Yrd. Doç. Dr. Mustafa Karabıyıkoğlu, ekibin akademik yapısının 36 bilim adamından oluştuğunu belirterek, bunlardan 6’sının Türkiye’deki İstanbul Teknik ile Van Yüzüncü Yıl üniversitelerinden, diğerleri ise ağırlıklı olarak Avrupa ve Amerika’dan katkı koyan bilim adamları olduğunu söyledi. Almanya ve İsviçre’nin ise bu işe hem maddi katkı koyduğunu, hem de bilimsel desteğinin alt yapısını oluşturduğunu belirten Karabıyıkoğlu;
Gölün tabanından alınan verilerinin irdelenmesi en az 5 yıllık bir süreci kapsayacaktır. Sondajlar alınıp Bremen’deki laboratuara yerleştirildikten sonra konuyla ilgili çok farklı alanlarda çalışan bilim adamlan bu karokları incelemeye ve sonuçlarını bire bir yayın haline getirmeye başlayacaklar” diye ifade etti.

Bilim dünyası çalışmanın sonuçlarını dört gözle bekliyor

Yrd.Doç.Dr. Mustafa Karabıyıkoğlu, bu projenin aslında kendileri açısından Türkiye gerçeğinde düş diye tanımlayacakları bir proje olduğunu, çünkü oluşturulması çok uzun zaman aldığını ifade etti. Karabıyıkoğlu “Bizim gibi bu tür gölsel alanların çalıştırılmasını isteyen başka ülkeler de var. Ama büyük olasılıkla bizden sonra sırada zannedersem Rusya, İsrail ve Arjantin bu konuda kendileri kendi göllerinin çalışılmasına yönelik girişimleri var. Sonuçta hangilerinin alabileceklerini bilmiyorum ama, gölsel alanları çalışan bilim dünyası şu anda Van’da olan biteni ve sonuçlarını dört gözle bekliyor ve pek çok kişide bu proje içinde görev almayı da istiyor. Bu projenin sonucunda,Van Gölü şu anda dünyanın bilim adamları arasında bilinen birkaç en önemli göllerinden birisi konumunda. Soda gölü olması sebebiyle.
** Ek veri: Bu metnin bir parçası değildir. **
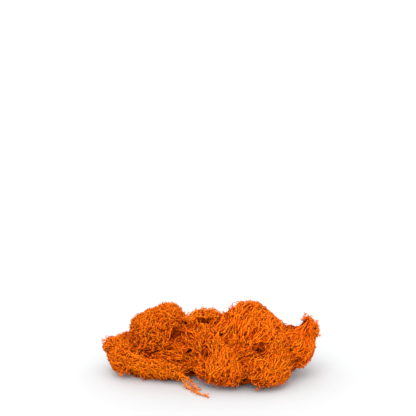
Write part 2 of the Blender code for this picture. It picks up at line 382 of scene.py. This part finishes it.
def strand_route(form, start, end, bow, on_surface, draw):
    """Points from the start to the end of a strand, bowed upwards, or laid on the heap's form."""
    start, end = np.array(start) * MM, np.array(end) * MM
    count = max(FEWEST_STOPS, round(np.linalg.norm(end - start) / STRAND_STEP))
    along = np.linspace(0, 1, count)[:, None]
    route = start + (end - start) * along
    if on_surface:
        route = form.middle + (route - form.middle) / heap_share(route)[:, None]
    route[:, 2] += 4 * bow * MM * (along * (1 - along))[:, 0]
    return route + draw.normal(0, STRAND_WANDER, route.shape)


CORE_SUBDIVISIONS = 5
CORE_DEPTH = 1 * MM
CORE_ROUGHNESS = 14
CORE_BUMPS = 1.5 * MM
CORE_CLEARANCE = 0.1 * MM
SMOOTHINGS = 4
USUAL_GROWTH = 10 * MM
FEELING_STEP = 1 * MM
FEELING_STEPS = 34
NEIGHBOUR_EDGE = 0.9
CORE_LIMIT = 0.93
CORE_PAINTED_SHADE_LEVEL = -0.3
LEAST_GROWTH = 1.5 * MM
LONGEST_GROWTH = 15 * MM
LOWEST_NORMAL = -0.8
MOST_TURNED_IN = -0.5
TUCK = 4 * MM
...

Ama bu proje sonucunda eminim bu gölde pek çok proje yapmak isteyen bilim adamları olacak bundan sonrası da” şeklinde konuştu.

Volkanizma ve depremle ilgili veriler de elde edilecek

Proje Koordinatörü Prof. Dr. Thomas Litt ise özet olarak yapılan çalışmaları “Van Gölünü seçmemizin nedeni öncelikle göl derin ve dünyadaki önemli soda göllerinden bir tanesi. Çevresinde volkanizma var. Göl tabanındaki çökerler bize son 500 bin yıla ilişkin palioy ildkrıini ayrıntılı olarak öğrenmemize yarar sağlayacak verileri içeriyor. Aynı zamanda bu çökerler içerisinde volkanik faaliyetinde zaman içerisinde anlayabilecek verileri veriyor.
Bunların ötesinde bu bölge depremler açısından da ilginç bir alan olduğu için depremler hakkında da bilgi elde etme olanağını sağlıyor. Bu nedenlerle Van Gölü bizim temel araştırma alanımız olarak seçilmiş bulunuyor” diye değerlendirdi.

Hiçbir şekilde kurumaması nedeniyle tabanında biriken çamur tabakası ve derinliğiyle 500 bin yıllık iklim değişimini ortaya koyacak olan Van Gölü sondaj çalışmasından elde edilecek verilerle  gelecekte meydana gelebilecek olan iklim değişiklikleriyle ilgili veriler elde edilmesi hedefleniyor.